*** Input data

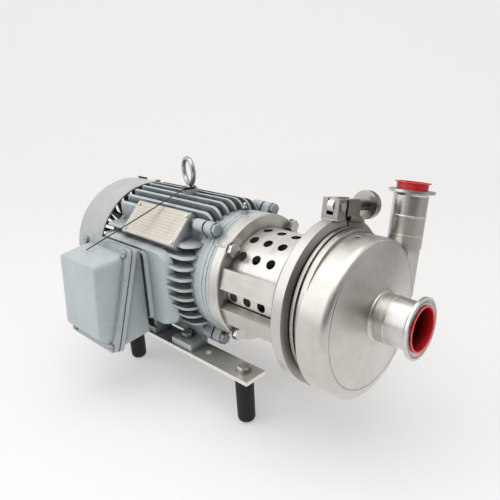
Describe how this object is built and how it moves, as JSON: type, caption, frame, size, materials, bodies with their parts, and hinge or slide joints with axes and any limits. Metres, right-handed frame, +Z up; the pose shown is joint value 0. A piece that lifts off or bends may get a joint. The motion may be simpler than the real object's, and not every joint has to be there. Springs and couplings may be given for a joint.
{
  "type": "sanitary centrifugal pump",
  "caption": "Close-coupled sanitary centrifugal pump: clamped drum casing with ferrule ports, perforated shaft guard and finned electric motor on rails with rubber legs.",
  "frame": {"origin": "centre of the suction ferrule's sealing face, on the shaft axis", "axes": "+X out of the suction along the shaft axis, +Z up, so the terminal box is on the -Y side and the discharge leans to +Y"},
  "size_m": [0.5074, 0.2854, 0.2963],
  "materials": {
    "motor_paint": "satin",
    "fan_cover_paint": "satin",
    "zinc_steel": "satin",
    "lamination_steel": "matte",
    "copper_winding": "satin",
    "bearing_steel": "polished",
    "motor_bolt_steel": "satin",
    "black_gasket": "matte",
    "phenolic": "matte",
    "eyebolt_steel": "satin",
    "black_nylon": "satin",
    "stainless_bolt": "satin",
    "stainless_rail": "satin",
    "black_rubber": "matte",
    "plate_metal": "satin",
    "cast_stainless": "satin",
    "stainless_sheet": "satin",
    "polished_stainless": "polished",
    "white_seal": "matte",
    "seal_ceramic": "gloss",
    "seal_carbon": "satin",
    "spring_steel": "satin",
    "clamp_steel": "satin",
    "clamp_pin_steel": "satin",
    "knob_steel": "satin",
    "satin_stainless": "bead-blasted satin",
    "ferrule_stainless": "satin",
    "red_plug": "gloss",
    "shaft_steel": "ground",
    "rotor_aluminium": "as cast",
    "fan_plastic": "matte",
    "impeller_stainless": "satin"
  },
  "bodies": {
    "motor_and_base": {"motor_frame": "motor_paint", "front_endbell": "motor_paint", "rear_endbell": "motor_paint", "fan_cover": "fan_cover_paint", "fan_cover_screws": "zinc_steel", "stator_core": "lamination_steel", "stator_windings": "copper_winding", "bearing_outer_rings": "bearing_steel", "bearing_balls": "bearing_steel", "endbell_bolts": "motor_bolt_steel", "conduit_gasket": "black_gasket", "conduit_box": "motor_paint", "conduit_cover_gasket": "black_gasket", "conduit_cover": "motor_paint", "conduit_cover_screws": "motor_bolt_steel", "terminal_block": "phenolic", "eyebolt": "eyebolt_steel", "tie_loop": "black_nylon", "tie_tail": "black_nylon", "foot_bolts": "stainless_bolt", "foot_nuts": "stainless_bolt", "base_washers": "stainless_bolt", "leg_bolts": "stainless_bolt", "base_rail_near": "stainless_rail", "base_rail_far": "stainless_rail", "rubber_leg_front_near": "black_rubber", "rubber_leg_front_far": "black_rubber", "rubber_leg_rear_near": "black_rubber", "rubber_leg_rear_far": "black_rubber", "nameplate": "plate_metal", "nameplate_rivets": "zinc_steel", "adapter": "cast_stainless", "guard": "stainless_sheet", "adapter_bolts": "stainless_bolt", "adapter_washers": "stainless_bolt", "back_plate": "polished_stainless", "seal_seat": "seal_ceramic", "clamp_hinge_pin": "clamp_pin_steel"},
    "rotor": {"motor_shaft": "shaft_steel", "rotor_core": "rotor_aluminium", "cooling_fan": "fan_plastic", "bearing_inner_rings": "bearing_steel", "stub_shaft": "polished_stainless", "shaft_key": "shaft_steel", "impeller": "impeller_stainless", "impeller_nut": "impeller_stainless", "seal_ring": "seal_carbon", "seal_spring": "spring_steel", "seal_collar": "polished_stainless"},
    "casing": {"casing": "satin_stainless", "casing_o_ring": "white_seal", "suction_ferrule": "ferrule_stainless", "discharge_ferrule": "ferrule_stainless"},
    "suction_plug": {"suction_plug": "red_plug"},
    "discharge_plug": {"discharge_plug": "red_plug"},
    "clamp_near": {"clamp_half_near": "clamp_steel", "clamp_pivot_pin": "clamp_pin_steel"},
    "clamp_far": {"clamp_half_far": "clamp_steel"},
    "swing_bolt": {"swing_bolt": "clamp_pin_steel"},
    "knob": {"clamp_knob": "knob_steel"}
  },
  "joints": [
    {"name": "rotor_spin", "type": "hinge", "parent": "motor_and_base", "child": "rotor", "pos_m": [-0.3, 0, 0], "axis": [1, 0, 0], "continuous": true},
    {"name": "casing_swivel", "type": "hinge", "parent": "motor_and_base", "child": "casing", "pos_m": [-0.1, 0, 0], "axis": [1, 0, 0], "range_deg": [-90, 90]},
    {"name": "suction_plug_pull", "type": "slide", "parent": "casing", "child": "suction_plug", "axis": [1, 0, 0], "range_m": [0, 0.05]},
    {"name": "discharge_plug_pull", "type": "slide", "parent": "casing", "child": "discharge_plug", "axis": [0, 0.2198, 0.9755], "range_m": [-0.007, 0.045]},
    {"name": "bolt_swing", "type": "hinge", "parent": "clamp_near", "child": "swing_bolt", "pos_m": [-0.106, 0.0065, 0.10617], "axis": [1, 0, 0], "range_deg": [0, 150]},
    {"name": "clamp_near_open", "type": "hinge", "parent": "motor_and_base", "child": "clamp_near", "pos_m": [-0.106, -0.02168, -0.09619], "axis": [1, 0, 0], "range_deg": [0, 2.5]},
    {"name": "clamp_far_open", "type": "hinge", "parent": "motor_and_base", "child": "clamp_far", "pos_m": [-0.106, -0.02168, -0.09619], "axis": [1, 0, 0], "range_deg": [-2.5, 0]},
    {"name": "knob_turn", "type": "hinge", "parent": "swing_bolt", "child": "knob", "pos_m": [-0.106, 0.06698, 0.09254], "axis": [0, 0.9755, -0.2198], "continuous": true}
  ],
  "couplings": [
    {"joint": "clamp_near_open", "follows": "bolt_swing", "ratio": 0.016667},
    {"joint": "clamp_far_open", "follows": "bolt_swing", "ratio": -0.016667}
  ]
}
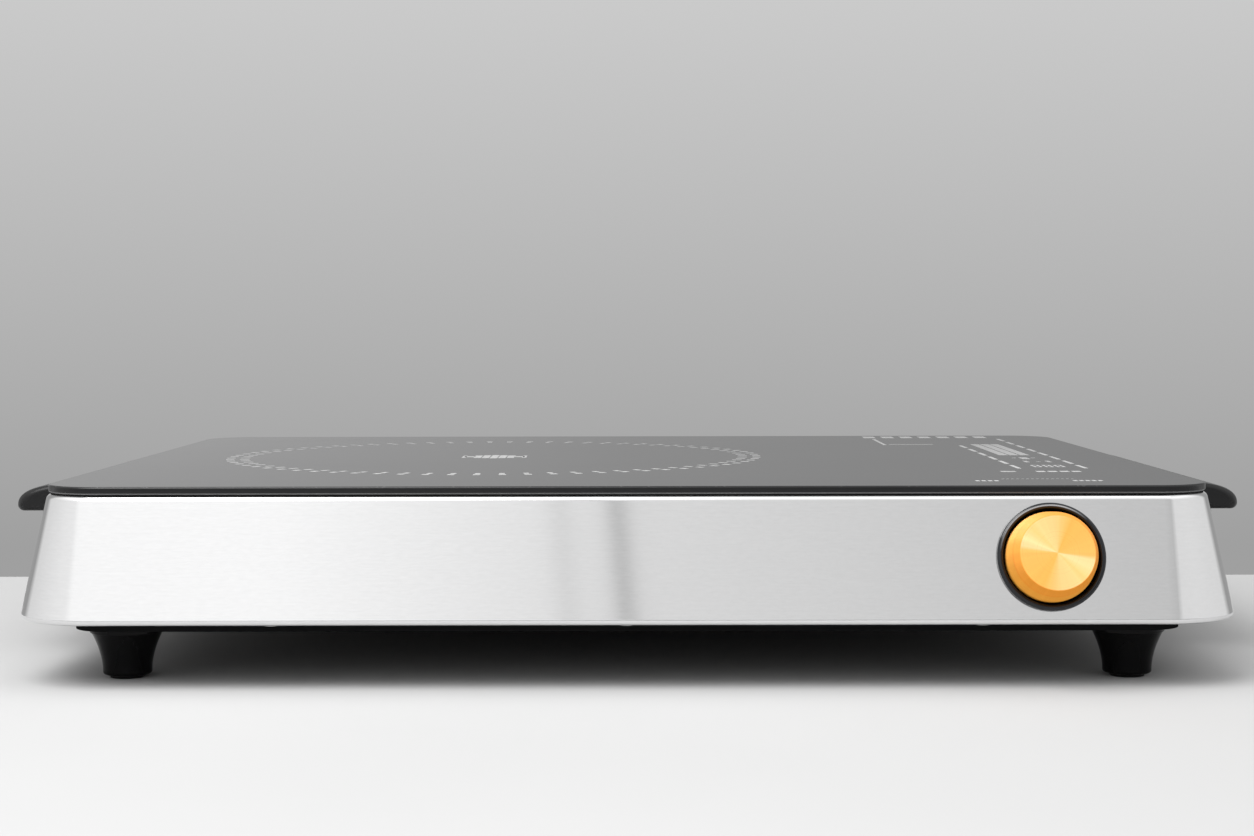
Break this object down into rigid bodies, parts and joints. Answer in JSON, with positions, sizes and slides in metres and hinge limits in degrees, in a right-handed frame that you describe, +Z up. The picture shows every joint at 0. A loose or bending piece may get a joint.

******

**Written task:** Restate the data above word for word.

**Solution to this task:**
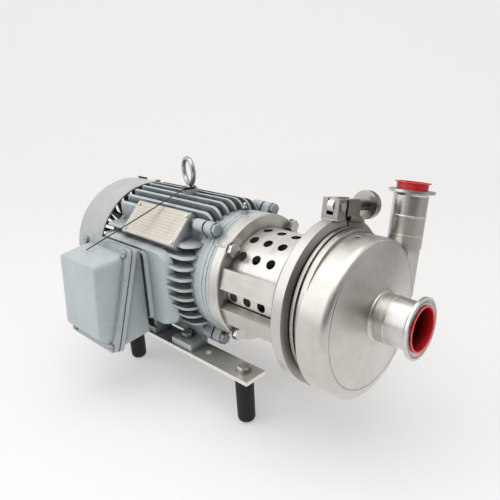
Describe how this object is built and how it moves, as JSON: type, caption, frame, size, materials, bodies with their parts, and hinge or slide joints with axes and any limits. Metres, right-handed frame, +Z up; the pose shown is joint value 0. A piece that lifts off or bends may get a joint. The motion may be simpler than the real object's, and not every joint has to be there. Springs and couplings may be given for a joint.
{
  "type": "sanitary centrifugal pump",
  "caption": "Close-coupled sanitary centrifugal pump: clamped drum casing with ferrule ports, perforated shaft guard and finned electric motor on rails with rubber legs.",
  "frame": {"origin": "centre of the suction ferrule's sealing face, on the shaft axis", "axes": "+X out of the suction along the shaft axis, +Z up, so the terminal box is on the -Y side and the discharge leans to +Y"},
  "size_m": [0.5074, 0.2854, 0.2963],
  "materials": {
    "motor_paint": "satin",
    "fan_cover_paint": "satin",
    "zinc_steel": "satin",
    "lamination_steel": "matte",
    "copper_winding": "satin",
    "bearing_steel": "polished",
    "motor_bolt_steel": "satin",
    "black_gasket": "matte",
    "phenolic": "matte",
    "eyebolt_steel": "satin",
    "black_nylon": "satin",
    "stainless_bolt": "satin",
    "stainless_rail": "satin",
    "black_rubber": "matte",
    "plate_metal": "satin",
    "cast_stainless": "satin",
    "stainless_sheet": "satin",
    "polished_stainless": "polished",
    "white_seal": "matte",
    "seal_ceramic": "gloss",
    "seal_carbon": "satin",
    "spring_steel": "satin",
    "clamp_steel": "satin",
    "clamp_pin_steel": "satin",
    "knob_steel": "satin",
    "satin_stainless": "bead-blasted satin",
    "ferrule_stainless": "satin",
    "red_plug": "gloss",
    "shaft_steel": "ground",
    "rotor_aluminium": "as cast",
    "fan_plastic": "matte",
    "impeller_stainless": "satin"
  },
  "bodies": {
    "motor_and_base": {"motor_frame": "motor_paint", "front_endbell": "motor_paint", "rear_endbell": "motor_paint", "fan_cover": "fan_cover_paint", "fan_cover_screws": "zinc_steel", "stator_core": "lamination_steel", "stator_windings": "copper_winding", "bearing_outer_rings": "bearing_steel", "bearing_balls": "bearing_steel", "endbell_bolts": "motor_bolt_steel", "conduit_gasket": "black_gasket", "conduit_box": "motor_paint", "conduit_cover_gasket": "black_gasket", "conduit_cover": "motor_paint", "conduit_cover_screws": "motor_bolt_steel", "terminal_block": "phenolic", "eyebolt": "eyebolt_steel", "tie_loop": "black_nylon", "tie_tail": "black_nylon", "foot_bolts": "stainless_bolt", "foot_nuts": "stainless_bolt", "base_washers": "stainless_bolt", "leg_bolts": "stainless_bolt", "base_rail_near": "stainless_rail", "base_rail_far": "stainless_rail", "rubber_leg_front_near": "black_rubber", "rubber_leg_front_far": "black_rubber", "rubber_leg_rear_near": "black_rubber", "rubber_leg_rear_far": "black_rubber", "nameplate": "plate_metal", "nameplate_rivets": "zinc_steel", "adapter": "cast_stainless", "guard": "stainless_sheet", "adapter_bolts": "stainless_bolt", "adapter_washers": "stainless_bolt", "back_plate": "polished_stainless", "seal_seat": "seal_ceramic", "clamp_hinge_pin": "clamp_pin_steel"},
    "rotor": {"motor_shaft": "shaft_steel", "rotor_core": "rotor_aluminium", "cooling_fan": "fan_plastic", "bearing_inner_rings": "bearing_steel", "stub_shaft": "polished_stainless", "shaft_key": "shaft_steel", "impeller": "impeller_stainless", "impeller_nut": "impeller_stainless", "seal_ring": "seal_carbon", "seal_spring": "spring_steel", "seal_collar": "polished_stainless"},
    "casing": {"casing": "satin_stainless", "casing_o_ring": "white_seal", "suction_ferrule": "ferrule_stainless", "discharge_ferrule": "ferrule_stainless"},
    "suction_plug": {"suction_plug": "red_plug"},
    "discharge_plug": {"discharge_plug": "red_plug"},
    "clamp_near": {"clamp_half_near": "clamp_steel", "clamp_pivot_pin": "clamp_pin_steel"},
    "clamp_far": {"clamp_half_far": "clamp_steel"},
    "swing_bolt": {"swing_bolt": "clamp_pin_steel"},
    "knob": {"clamp_knob": "knob_steel"}
  },
  "joints": [
    {"name": "rotor_spin", "type": "hinge", "parent": "motor_and_base", "child": "rotor", "pos_m": [-0.3, 0, 0], "axis": [1, 0, 0], "continuous": true},
    {"name": "casing_swivel", "type": "hinge", "parent": "motor_and_base", "child": "casing", "pos_m": [-0.1, 0, 0], "axis": [1, 0, 0], "range_deg": [-90, 90]},
    {"name": "suction_plug_pull", "type": "slide", "parent": "casing", "child": "suction_plug", "axis": [1, 0, 0], "range_m": [0, 0.05]},
    {"name": "discharge_plug_pull", "type": "slide", "parent": "casing", "child": "discharge_plug", "axis": [0, 0.2198, 0.9755], "range_m": [-0.007, 0.045]},
    {"name": "bolt_swing", "type": "hinge", "parent": "clamp_near", "child": "swing_bolt", "pos_m": [-0.106, 0.0065, 0.10617], "axis": [1, 0, 0], "range_deg": [0, 150]},
    {"name": "clamp_near_open", "type": "hinge", "parent": "motor_and_base", "child": "clamp_near", "pos_m": [-0.106, -0.02168, -0.09619], "axis": [1, 0, 0], "range_deg": [0, 2.5]},
    {"name": "clamp_far_open", "type": "hinge", "parent": "motor_and_base", "child": "clamp_far", "pos_m": [-0.106, -0.02168, -0.09619], "axis": [1, 0, 0], "range_deg": [-2.5, 0]},
    {"name": "knob_turn", "type": "hinge", "parent": "swing_bolt", "child": "knob", "pos_m": [-0.106, 0.06698, 0.09254], "axis": [0, 0.9755, -0.2198], "continuous": true}
  ],
  "couplings": [
    {"joint": "clamp_near_open", "follows": "bolt_swing", "ratio": 0.016667},
    {"joint": "clamp_far_open", "follows": "bolt_swing", "ratio": -0.016667}
  ]
}
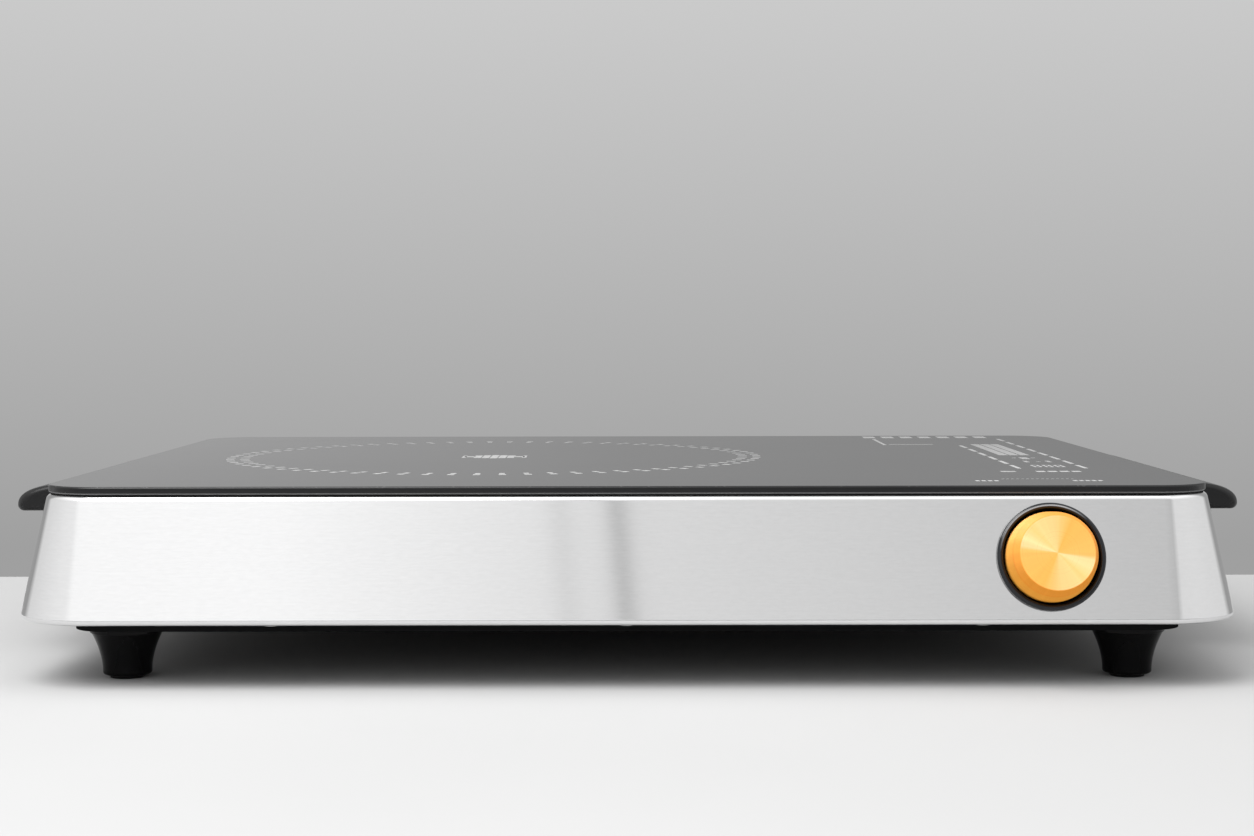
Break this object down into rigid bodies, parts and joints. Answer in JSON, with positions, sizes and slides in metres and hinge limits in degrees, in a right-handed frame that you describe, +Z up. The picture shows every joint at 0. A loose or bending piece may get a joint.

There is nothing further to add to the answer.